The Americans designed NIF for a very different purpose from power generation. Its aim is to simulate nuclear explosions so scientists can carry out weapons research. This means that it can trigger only one fusion explosion at a time.

Dunne’s vision for Hiper is to feed a continual stream of fuel pellets into the reactor, blasting them with lasers in rapid succession to generate a constant stream of nuclear fusion explosions.

“The lasers will crush the 2mm pellet to a hundredth of its size in a billionth of a second, making it 10 times hotter than the middle of the sun,” he said.

Under such conditions the hydrogen atoms that make up the fuel are ripped apart, creating a “plasma” of electrons and hydrogen nuclei which collide and interact at high speed.

Some of these collisions result in the nuclei fusing, forming another element called helium and ejecting a neutron, a sub-atomic particle, which hurtles outwards at high speed.

When the neutrons reach the wall of the fusion chamber they pass through it but are absorbed by a blanket of lithium, heating it up. This heat is then captured and used to make steam that can in turn be used to drive a turbine.

The RCUK report, written by a group of independent fusion experts, suggests such a plant would be big enough to generate large amounts of power. “We think the first demonstration should be around 500MW, comparable to a commercial power station,” said Dunne.

Britain has the infrastructure and the workforce needed for nuclear fusion because it hosts the JET fusion facility at Culham in Oxfordshire.

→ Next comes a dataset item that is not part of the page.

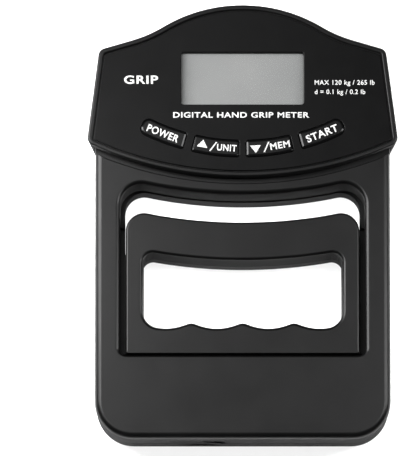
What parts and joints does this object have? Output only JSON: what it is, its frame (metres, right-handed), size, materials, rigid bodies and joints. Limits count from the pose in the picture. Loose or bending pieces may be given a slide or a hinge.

Perhaps one of the greatest challenges for the Hiper team will be creating an international consortium to join Britain on the project, which would cost several billions of pounds.

In theory RCUK can take the decision on such projects without government approval because it has full responsibility for the way it spends its money, but in reality it would need to work closely with ministers.

The Department of Energy and Climate Change said: “This is something that we would look at as long as it is in the framework of a global project.”